● **DATA SUPPLIED**

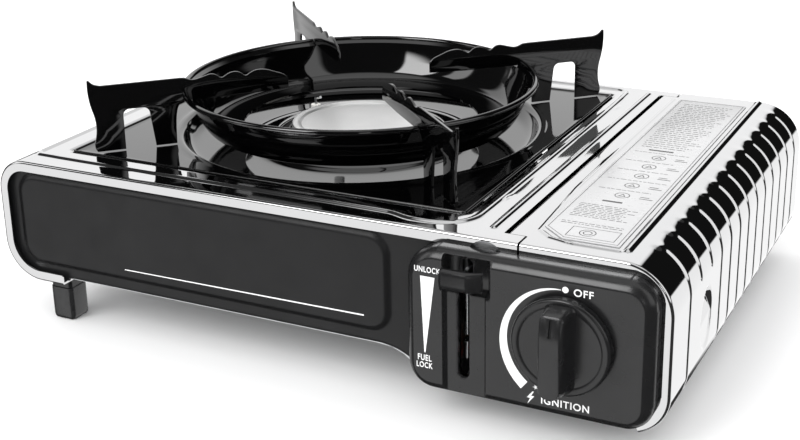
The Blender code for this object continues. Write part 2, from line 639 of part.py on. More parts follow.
--
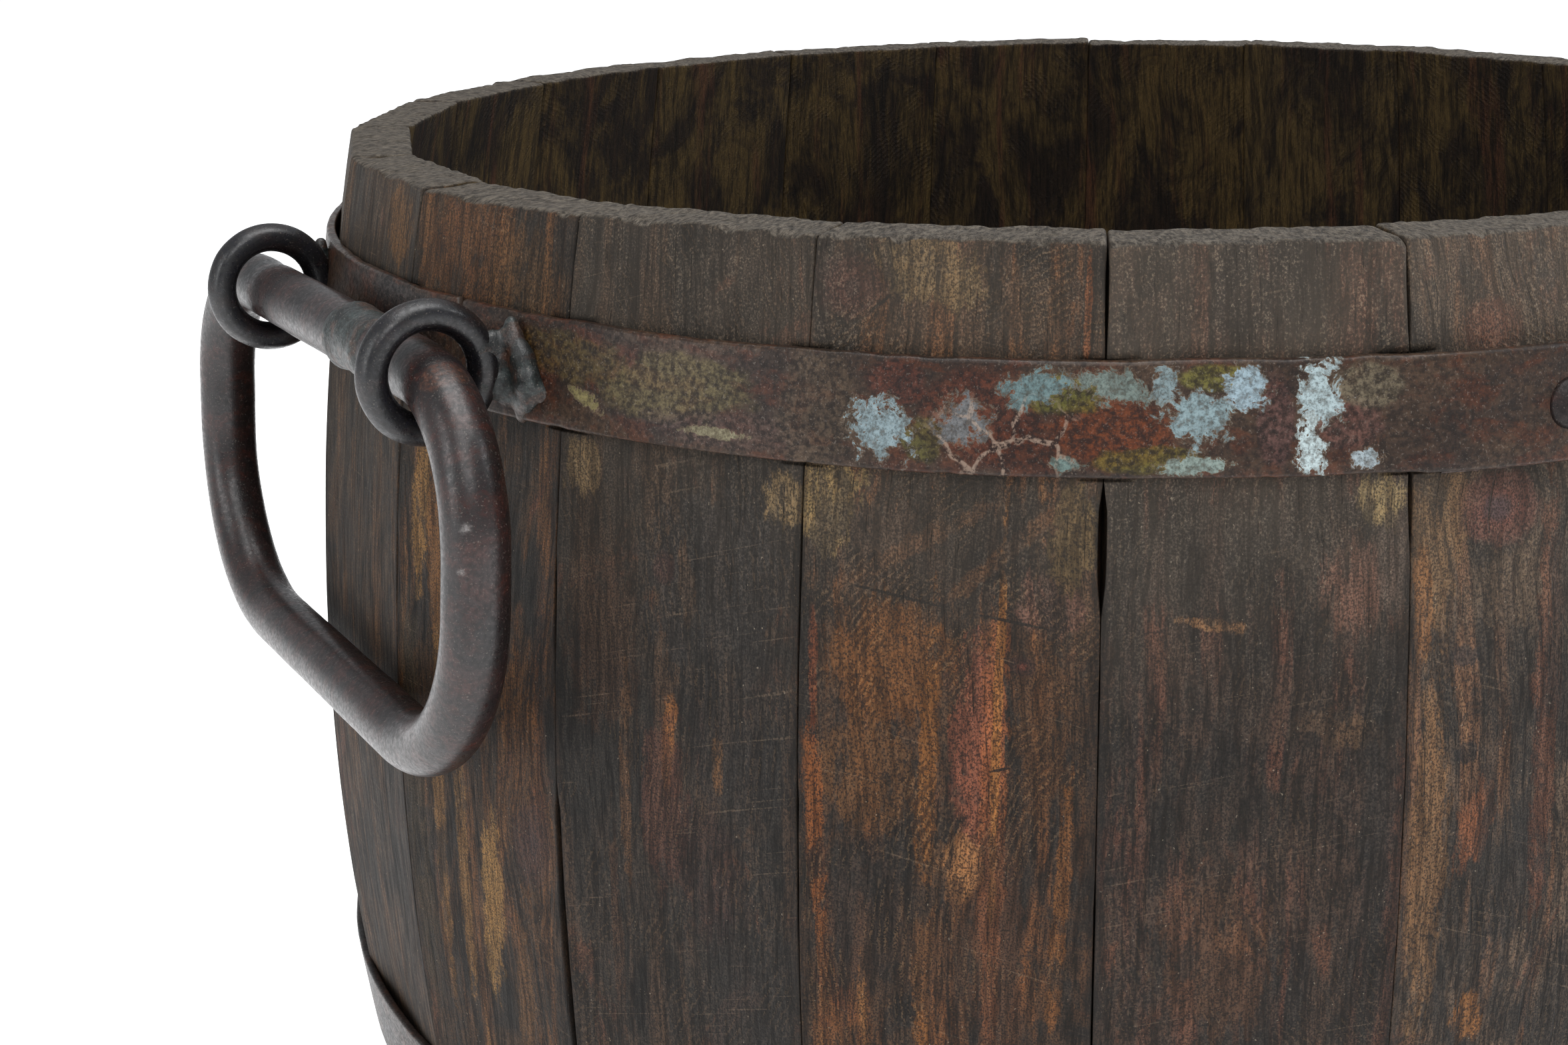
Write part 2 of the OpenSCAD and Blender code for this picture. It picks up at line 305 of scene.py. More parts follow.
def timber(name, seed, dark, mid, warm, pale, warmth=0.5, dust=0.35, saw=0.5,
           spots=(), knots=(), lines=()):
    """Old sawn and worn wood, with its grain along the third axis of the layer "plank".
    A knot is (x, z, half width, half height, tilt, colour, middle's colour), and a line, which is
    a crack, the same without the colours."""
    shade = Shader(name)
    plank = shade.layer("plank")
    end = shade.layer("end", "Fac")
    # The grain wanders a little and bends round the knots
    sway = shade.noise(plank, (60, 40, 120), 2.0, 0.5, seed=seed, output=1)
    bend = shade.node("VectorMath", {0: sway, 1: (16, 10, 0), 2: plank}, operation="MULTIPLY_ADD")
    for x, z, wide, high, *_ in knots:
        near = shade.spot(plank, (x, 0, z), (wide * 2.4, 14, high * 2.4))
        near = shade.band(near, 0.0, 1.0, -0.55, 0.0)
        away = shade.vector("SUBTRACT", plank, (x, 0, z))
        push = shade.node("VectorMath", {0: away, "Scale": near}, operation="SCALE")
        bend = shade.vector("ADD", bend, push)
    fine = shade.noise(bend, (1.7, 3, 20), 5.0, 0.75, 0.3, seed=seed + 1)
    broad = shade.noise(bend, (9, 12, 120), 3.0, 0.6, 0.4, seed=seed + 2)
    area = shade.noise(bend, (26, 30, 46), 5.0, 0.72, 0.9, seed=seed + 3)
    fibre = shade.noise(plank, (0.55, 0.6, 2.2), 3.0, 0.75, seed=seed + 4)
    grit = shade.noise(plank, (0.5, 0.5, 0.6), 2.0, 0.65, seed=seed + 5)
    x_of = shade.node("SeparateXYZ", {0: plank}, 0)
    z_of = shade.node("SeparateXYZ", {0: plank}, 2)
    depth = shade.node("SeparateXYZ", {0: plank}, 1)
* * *
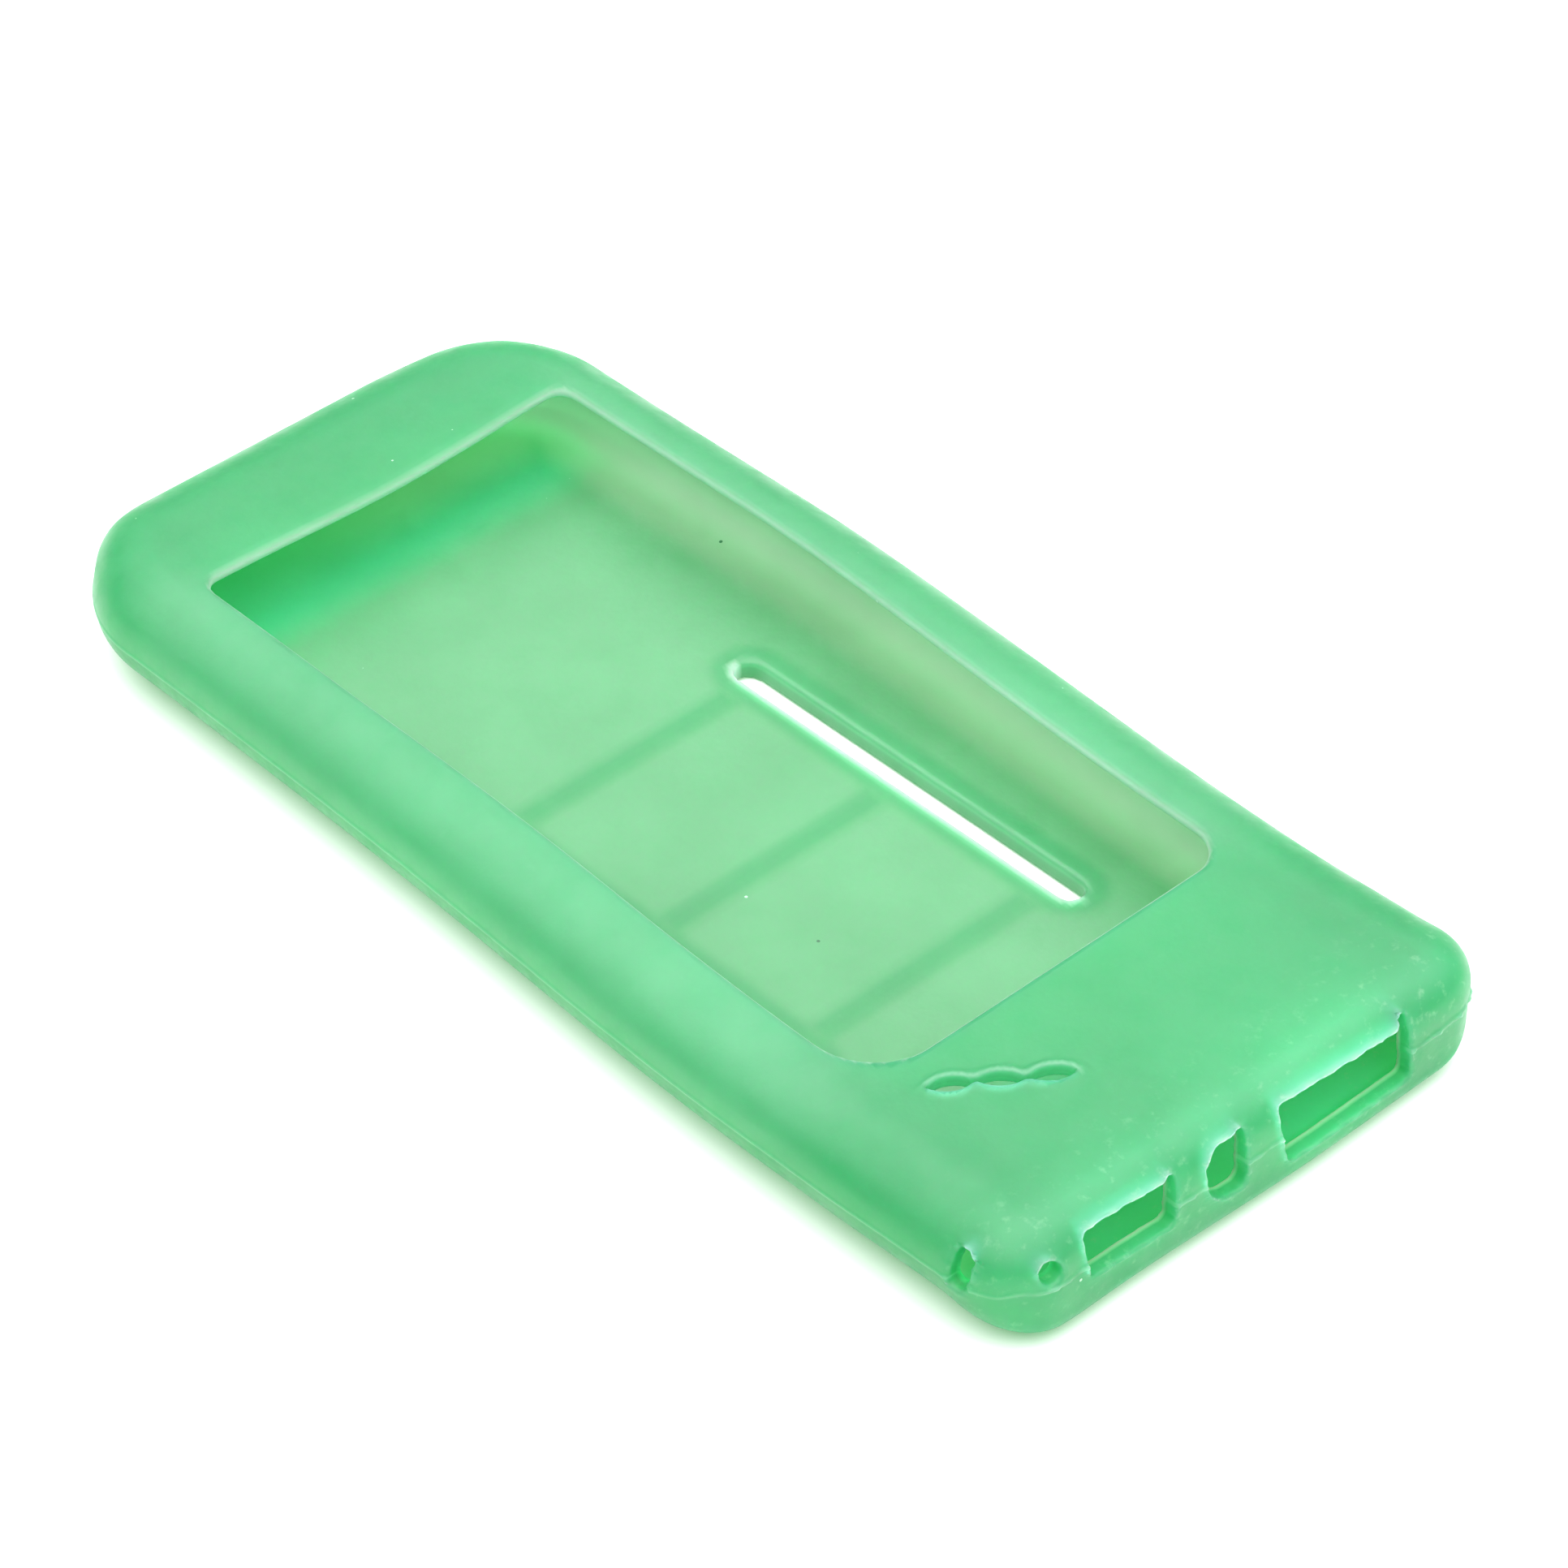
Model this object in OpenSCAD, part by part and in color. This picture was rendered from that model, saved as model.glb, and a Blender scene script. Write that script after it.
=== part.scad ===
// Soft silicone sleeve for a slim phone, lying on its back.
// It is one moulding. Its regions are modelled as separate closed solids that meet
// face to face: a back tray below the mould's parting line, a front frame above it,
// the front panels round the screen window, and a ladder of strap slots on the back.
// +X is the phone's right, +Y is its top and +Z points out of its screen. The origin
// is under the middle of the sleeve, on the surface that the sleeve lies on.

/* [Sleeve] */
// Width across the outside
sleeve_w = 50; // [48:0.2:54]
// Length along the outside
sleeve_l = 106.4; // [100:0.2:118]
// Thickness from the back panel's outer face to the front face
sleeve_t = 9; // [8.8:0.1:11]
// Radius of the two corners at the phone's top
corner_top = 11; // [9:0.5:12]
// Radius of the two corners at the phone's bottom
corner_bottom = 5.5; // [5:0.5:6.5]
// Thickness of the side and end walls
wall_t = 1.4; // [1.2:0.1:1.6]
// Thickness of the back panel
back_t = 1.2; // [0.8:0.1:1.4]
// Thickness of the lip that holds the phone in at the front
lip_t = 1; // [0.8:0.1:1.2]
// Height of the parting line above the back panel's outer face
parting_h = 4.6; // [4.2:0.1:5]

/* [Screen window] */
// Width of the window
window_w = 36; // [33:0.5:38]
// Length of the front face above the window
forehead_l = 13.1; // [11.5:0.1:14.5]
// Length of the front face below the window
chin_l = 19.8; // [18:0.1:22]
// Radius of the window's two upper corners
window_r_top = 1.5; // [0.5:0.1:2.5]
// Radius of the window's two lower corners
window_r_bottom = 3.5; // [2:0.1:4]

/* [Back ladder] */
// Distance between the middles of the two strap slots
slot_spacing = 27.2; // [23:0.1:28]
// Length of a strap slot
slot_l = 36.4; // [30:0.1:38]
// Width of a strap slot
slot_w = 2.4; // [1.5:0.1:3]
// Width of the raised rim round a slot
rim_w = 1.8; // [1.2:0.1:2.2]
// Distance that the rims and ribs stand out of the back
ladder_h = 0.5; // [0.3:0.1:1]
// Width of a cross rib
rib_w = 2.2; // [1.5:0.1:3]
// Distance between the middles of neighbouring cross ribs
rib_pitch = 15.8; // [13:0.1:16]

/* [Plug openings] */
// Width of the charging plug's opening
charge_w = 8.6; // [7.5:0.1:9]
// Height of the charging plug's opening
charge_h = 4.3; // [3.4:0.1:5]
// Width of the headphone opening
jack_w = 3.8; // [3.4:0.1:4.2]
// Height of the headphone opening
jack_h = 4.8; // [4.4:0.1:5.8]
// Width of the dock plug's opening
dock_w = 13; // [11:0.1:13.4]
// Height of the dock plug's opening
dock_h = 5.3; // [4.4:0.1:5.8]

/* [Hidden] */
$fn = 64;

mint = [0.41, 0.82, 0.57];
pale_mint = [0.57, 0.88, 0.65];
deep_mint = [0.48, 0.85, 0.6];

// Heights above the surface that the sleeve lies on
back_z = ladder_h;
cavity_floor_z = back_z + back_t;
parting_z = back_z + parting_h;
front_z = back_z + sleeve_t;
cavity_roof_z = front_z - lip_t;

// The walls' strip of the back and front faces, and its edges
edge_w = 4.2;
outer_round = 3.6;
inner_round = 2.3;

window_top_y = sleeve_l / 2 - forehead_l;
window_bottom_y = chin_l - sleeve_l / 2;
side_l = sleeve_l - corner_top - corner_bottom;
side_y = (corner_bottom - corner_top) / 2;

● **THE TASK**
Exactly the lines above from the one with "Model this object" to the one with "sleeve lies on.", both included, are to be quoted; leave the rest out.

● **EXERCISE SOLUTION**
Model this object in OpenSCAD, part by part and in color. This picture was rendered from that model, saved as model.glb, and a Blender scene script. Write that script after it.
=== part.scad ===
// Soft silicone sleeve for a slim phone, lying on its back.
// It is one moulding. Its regions are modelled as separate closed solids that meet
// face to face: a back tray below the mould's parting line, a front frame above it,
// the front panels round the screen window, and a ladder of strap slots on the back.
// +X is the phone's right, +Y is its top and +Z points out of its screen. The origin
// is under the middle of the sleeve, on the surface that the sleeve lies on.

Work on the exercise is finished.